An announcement by New York State Attorney General Eliot Spitzer said that the Kansas City-based fund management company agreed to pay $50 million in restitution to investors. The firm will also make fee reductions totaling $25 million over the next five years and agreed to a series of management reforms.
“The evidence in this case showed that company officials didn’t just look the other way at timing activities, they facilitated the transactions with full knowledge that small investors were being harmed,” Spitzer said.
Spitzer’s investigation found that Waddell & Reed managers entered into secret agreements with mutual fund timers. Under these agreements, the timers paid extra fees to the company in exchange for trading privileges that it denied typical investors. Specifically, in exchange for fees ranging from 0.25% to 1% of the timers’ money, the company exempted the timers from trading limits and other anti-timing policies put in place to protect long-term investors, said prosecutors.

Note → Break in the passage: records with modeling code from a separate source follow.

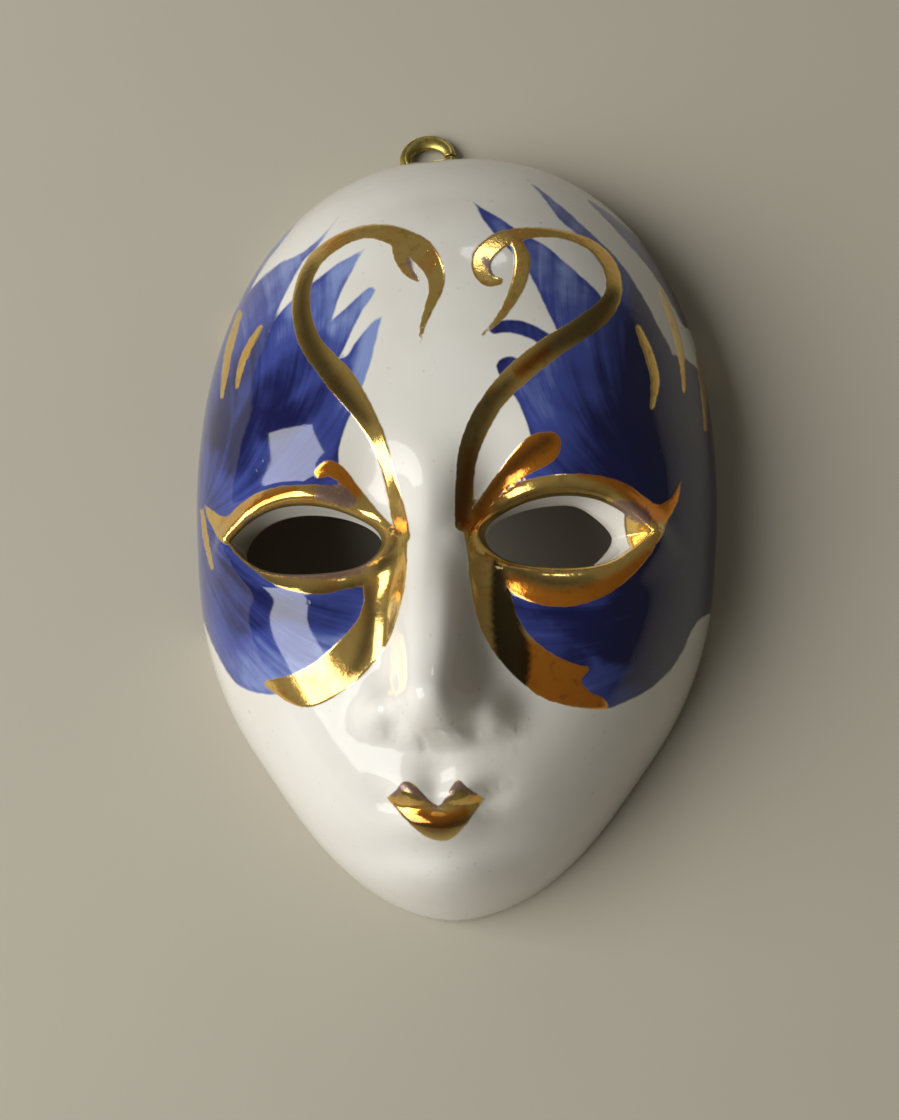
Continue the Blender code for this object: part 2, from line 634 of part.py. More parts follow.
def make_cement(material, shift):
    """Rounded bed of cement on the inner wall, with the strap's tail set into it."""
    rows = columns = CEMENT_FACETS
    end_width, edge_thickness = CEMENT_EDGE
    low, high, faces = [], [], []
    for row, (y, _) in enumerate(inner_wall(HANGER_X, CEMENT_FOOT, CEMENT_TOP, rows, 0.0)):
        up = 2 * row / (rows - 1) - 1
        half = CEMENT_WIDTH / 2 * (1 - abs(up) ** 2.5) ** 0.5 + end_width
        for column in range(columns):
            side = 2 * column / (columns - 1) - 1
            wall, normal = wall_normal(HANGER_X + half * side, y)
            body = CEMENT_THICKNESS * ((1 - up ** 4) * (1 - side ** 4)) ** 0.5
            low.append(wall - normal * FIT)
            high.append(wall - normal * (FIT + edge_thickness + body))
    count = rows * columns
    for row in range(rows - 1):
        for column in range(columns - 1):
            here = row * columns + column
            quad = (here, here + 1, here + columns + 1, here + columns)
            faces.append(quad)
            faces.append(tuple(count + corner for corner in reversed(quad)))
    edge = sheet_edge(rows, columns)
    for step, here in enumerate(edge):
        after = edge[(step + 1) % len(edge)]
        faces.append((here, after, count + after, count + here))
    cement = make_object("hanger_cement", np.array(low + high) + shift, faces, material)
    line = tail_wall_line() + shift[1:] * (1, 0)
    line[0] += (line[0] - line[1]) * 4
    line[-1] += (line[-1] - line[-2]) * FIT / np.linalg.norm(line[-1] - line[-2])
    slot = prism(ribbon(line, 2 * (STRAP_GAUGE + FIT)), HANGER_X, STRAP_WIDTH + 2 * FIT)
    cut(cement, make_object("cement_pocket", *slot, material, flat=True), "DIFFERENCE")
    return cement


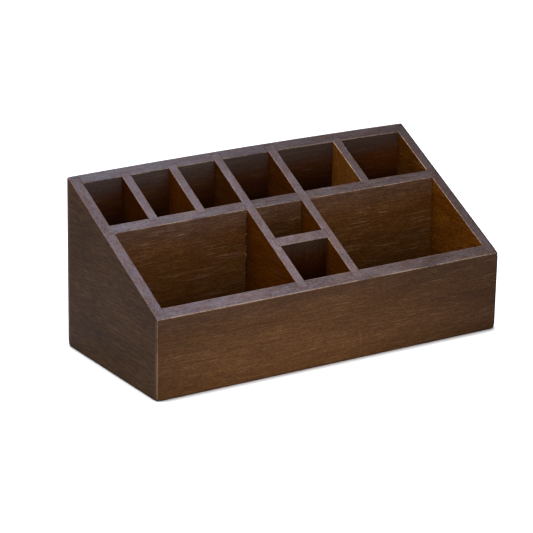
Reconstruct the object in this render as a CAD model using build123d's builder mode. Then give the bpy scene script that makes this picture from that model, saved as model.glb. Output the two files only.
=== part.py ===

Investigation also determined that Waddell & Reed’s senior management knew timing activity was harming the firm’s small investors, but the company did nothing to stop the harmful activity for a period of 18 months. During that time, the company’s prospectus created the impression that Waddell & Reed vigorously policed timing activity, Spitzer’s statement said.
“These settlements have been in process for some time and relate to matters well in our past,” said Henry Herrmann, CEO of Waddell & Reed. “Our success in settling other legal and regulatory matters, and the elimination of the distraction they had caused, has already shown itself in the results of our business performance.”
Under the agreement, Waddell & Reed will increase efforts to halt market timing, take steps to ensure that fees charged to investors are negotiated at arm’s length, establish an independent board of directors and improve disclosure of fees and expenses to investors.